**Source material:**
* * *

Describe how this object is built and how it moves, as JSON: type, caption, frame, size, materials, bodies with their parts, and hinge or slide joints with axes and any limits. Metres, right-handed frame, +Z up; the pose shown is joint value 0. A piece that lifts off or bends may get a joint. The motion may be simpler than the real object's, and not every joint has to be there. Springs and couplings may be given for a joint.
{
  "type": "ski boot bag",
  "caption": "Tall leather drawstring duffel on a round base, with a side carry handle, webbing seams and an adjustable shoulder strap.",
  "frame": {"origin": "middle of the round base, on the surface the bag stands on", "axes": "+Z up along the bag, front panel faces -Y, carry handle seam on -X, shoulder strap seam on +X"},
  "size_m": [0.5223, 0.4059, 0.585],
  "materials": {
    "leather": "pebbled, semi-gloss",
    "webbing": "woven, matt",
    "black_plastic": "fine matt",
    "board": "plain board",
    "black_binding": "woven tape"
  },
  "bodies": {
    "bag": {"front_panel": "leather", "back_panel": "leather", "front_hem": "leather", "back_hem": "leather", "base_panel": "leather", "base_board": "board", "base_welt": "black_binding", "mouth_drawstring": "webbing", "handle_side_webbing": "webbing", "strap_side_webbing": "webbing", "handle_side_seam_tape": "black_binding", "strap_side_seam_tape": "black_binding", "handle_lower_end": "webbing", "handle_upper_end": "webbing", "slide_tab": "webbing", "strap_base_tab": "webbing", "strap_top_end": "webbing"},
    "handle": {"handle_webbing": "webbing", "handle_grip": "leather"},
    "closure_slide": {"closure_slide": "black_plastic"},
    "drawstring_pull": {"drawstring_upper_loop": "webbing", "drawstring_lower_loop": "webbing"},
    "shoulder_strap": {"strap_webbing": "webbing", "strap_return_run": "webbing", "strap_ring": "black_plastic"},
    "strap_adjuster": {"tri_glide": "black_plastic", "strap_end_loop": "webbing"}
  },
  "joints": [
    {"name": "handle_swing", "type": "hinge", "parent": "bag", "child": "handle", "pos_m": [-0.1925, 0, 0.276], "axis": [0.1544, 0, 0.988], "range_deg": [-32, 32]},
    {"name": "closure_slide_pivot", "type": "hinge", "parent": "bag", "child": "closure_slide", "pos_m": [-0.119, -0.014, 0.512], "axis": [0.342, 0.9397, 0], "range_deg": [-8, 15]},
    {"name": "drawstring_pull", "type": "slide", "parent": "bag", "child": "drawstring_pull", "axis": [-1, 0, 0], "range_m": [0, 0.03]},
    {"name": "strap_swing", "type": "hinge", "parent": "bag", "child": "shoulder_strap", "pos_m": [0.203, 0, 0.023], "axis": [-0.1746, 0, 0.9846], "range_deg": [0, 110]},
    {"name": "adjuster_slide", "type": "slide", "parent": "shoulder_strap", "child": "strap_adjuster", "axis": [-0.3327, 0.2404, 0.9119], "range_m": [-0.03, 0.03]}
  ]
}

* * *

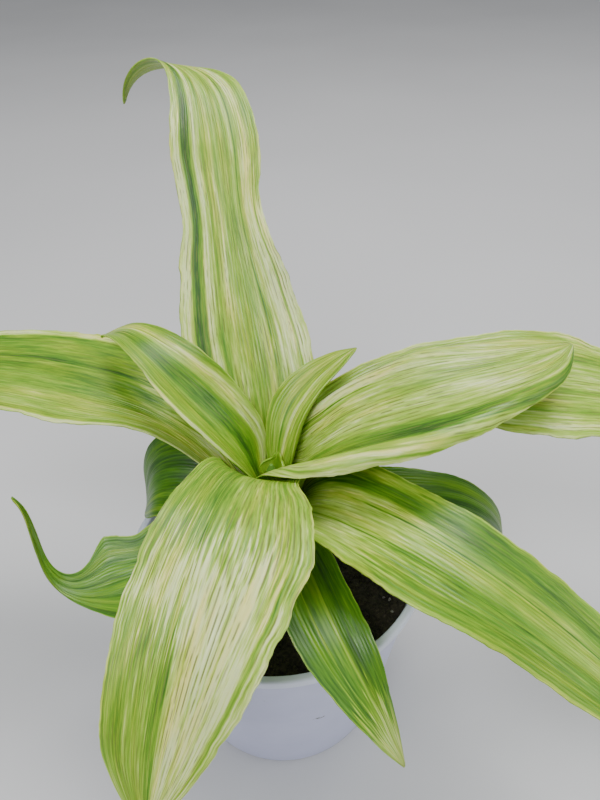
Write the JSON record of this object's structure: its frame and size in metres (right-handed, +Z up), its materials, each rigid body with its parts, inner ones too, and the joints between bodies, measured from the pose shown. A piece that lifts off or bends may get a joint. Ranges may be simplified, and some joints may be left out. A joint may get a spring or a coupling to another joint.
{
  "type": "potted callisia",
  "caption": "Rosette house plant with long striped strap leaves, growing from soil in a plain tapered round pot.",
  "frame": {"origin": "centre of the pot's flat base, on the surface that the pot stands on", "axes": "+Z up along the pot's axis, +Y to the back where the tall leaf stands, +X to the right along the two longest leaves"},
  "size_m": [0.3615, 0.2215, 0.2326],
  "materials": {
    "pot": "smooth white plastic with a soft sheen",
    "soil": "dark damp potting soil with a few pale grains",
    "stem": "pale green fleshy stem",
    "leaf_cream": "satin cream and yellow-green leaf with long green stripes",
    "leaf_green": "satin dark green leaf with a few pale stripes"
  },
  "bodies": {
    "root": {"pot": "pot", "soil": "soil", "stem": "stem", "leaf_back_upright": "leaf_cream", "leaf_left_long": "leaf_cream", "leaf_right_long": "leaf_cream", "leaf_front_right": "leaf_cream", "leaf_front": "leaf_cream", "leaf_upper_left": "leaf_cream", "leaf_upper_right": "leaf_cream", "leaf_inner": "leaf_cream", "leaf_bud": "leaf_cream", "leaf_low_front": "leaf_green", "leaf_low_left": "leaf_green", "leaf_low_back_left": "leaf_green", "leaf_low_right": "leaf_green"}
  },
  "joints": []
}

* * *

**Task description:** List every line above containing the word "this".

**Exercise answer:**
Describe how this object is built and how it moves, as JSON: type, caption, frame, size, materials, bodies with their parts, and hinge or slide joints with axes and any limits. Metres, right-handed frame, +Z up; the pose shown is joint value 0. A piece that lifts off or bends may get a joint. The motion may be simpler than the real object's, and not every joint has to be there. Springs and couplings may be given for a joint.
Write the JSON record of this object's structure: its frame and size in metres (right-handed, +Z up), its materials, each rigid body with its parts, inner ones too, and the joints between bodies, measured from the pose shown. A piece that lifts off or bends may get a joint. Ranges may be simplified, and some joints may be left out. A joint may get a spring or a coupling to another joint.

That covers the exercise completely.